▸ Required task
The records follow. Print, word for word, the first line through the "FIT_GAP = 0.0003" line.

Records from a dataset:
· · · · ·

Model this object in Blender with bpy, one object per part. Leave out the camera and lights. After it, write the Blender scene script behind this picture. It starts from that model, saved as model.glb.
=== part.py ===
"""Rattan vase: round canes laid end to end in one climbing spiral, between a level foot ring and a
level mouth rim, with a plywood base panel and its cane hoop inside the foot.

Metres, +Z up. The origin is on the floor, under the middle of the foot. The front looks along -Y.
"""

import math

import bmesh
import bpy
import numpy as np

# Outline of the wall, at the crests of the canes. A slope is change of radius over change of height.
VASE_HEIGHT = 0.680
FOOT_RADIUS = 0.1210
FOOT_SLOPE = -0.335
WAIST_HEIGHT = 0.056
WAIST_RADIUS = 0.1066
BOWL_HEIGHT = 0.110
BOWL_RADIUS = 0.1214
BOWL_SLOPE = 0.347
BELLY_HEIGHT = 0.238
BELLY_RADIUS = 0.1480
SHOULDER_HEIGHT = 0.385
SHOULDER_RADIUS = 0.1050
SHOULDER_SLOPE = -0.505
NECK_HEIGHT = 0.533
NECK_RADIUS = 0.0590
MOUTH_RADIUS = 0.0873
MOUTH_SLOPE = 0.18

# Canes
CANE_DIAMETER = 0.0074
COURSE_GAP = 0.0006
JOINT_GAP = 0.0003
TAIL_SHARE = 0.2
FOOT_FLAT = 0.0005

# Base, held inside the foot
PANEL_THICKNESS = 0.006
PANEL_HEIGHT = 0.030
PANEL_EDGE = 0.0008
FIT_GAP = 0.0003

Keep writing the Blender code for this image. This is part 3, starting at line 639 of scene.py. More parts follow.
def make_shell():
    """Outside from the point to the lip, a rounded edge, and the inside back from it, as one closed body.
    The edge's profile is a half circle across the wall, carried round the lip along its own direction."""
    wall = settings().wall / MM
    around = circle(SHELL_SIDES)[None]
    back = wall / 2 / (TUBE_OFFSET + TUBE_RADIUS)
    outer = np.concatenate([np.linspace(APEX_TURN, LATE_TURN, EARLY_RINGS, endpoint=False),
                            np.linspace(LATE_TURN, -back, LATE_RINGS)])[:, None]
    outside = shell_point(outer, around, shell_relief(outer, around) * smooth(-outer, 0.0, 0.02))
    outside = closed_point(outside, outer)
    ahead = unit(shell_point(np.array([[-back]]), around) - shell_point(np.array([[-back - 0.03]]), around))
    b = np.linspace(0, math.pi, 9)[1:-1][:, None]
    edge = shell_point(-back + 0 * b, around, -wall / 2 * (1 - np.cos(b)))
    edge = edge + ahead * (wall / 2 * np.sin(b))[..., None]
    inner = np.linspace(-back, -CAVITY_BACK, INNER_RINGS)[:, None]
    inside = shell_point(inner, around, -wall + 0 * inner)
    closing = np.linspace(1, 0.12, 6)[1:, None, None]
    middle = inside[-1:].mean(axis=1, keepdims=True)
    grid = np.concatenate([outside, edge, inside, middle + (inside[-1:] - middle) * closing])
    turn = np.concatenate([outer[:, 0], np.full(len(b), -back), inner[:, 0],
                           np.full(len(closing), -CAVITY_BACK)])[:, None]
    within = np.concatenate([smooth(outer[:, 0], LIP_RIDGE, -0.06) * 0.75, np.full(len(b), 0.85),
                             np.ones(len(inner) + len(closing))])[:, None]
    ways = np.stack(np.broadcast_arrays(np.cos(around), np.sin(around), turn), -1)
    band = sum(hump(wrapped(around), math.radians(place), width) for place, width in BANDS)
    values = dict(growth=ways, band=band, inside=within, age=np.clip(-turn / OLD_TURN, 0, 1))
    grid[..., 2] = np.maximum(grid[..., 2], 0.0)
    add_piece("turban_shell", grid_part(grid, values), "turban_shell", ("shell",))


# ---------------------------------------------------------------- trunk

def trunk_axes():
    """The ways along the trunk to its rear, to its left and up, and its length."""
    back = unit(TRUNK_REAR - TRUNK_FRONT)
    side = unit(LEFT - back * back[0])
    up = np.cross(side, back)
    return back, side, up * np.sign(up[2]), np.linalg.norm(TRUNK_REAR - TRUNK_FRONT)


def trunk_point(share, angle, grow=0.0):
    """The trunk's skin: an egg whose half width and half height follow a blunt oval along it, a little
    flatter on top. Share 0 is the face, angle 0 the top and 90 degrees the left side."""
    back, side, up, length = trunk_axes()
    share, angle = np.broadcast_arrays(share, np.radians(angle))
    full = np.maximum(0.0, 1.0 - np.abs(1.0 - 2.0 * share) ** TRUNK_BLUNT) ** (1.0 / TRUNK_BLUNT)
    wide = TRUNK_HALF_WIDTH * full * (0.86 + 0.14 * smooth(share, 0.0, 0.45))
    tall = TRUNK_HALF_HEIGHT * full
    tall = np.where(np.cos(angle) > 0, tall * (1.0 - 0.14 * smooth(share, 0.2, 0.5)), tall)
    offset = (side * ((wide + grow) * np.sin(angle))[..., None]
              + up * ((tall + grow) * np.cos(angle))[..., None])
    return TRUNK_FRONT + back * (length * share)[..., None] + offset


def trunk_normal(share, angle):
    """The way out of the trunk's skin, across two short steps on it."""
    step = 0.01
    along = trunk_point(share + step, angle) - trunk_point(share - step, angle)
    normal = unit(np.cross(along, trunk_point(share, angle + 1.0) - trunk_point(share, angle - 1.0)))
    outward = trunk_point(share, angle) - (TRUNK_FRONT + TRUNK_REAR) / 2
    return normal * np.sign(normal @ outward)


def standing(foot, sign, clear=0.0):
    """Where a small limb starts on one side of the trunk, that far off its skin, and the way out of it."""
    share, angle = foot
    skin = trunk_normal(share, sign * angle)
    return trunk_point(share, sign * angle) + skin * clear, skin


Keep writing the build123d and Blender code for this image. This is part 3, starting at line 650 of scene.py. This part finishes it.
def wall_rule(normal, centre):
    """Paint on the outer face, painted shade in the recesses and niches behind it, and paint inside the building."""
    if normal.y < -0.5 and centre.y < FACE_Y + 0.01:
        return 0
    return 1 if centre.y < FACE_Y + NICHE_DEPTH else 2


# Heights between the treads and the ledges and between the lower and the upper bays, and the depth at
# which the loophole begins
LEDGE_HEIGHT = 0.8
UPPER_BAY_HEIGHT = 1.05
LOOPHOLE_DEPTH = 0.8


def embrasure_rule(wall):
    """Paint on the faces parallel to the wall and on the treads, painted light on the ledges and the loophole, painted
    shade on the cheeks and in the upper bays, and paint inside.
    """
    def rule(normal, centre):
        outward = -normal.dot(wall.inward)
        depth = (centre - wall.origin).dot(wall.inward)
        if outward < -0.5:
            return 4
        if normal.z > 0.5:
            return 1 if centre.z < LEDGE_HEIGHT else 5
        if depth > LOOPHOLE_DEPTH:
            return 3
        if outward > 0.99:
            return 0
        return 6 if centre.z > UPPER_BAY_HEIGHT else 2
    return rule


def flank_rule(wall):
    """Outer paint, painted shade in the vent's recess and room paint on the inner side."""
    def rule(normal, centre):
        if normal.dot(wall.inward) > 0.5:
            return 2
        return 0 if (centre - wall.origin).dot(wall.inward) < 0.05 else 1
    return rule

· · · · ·

▸ Written response
Model this object in Blender with bpy, one object per part. Leave out the camera and lights. After it, write the Blender scene script behind this picture. It starts from that model, saved as model.glb.
=== part.py ===
"""Rattan vase: round canes laid end to end in one climbing spiral, between a level foot ring and a
level mouth rim, with a plywood base panel and its cane hoop inside the foot.

Metres, +Z up. The origin is on the floor, under the middle of the foot. The front looks along -Y.
"""

import math

import bmesh
import bpy
import numpy as np

# Outline of the wall, at the crests of the canes. A slope is change of radius over change of height.
VASE_HEIGHT = 0.680
FOOT_RADIUS = 0.1210
FOOT_SLOPE = -0.335
WAIST_HEIGHT = 0.056
WAIST_RADIUS = 0.1066
BOWL_HEIGHT = 0.110
BOWL_RADIUS = 0.1214
BOWL_SLOPE = 0.347
BELLY_HEIGHT = 0.238
BELLY_RADIUS = 0.1480
SHOULDER_HEIGHT = 0.385
SHOULDER_RADIUS = 0.1050
SHOULDER_SLOPE = -0.505
NECK_HEIGHT = 0.533
NECK_RADIUS = 0.0590
MOUTH_RADIUS = 0.0873
MOUTH_SLOPE = 0.18

# Canes
CANE_DIAMETER = 0.0074
COURSE_GAP = 0.0006
JOINT_GAP = 0.0003
TAIL_SHARE = 0.2
FOOT_FLAT = 0.0005

# Base, held inside the foot
PANEL_THICKNESS = 0.006
PANEL_HEIGHT = 0.030
PANEL_EDGE = 0.0008
FIT_GAP = 0.0003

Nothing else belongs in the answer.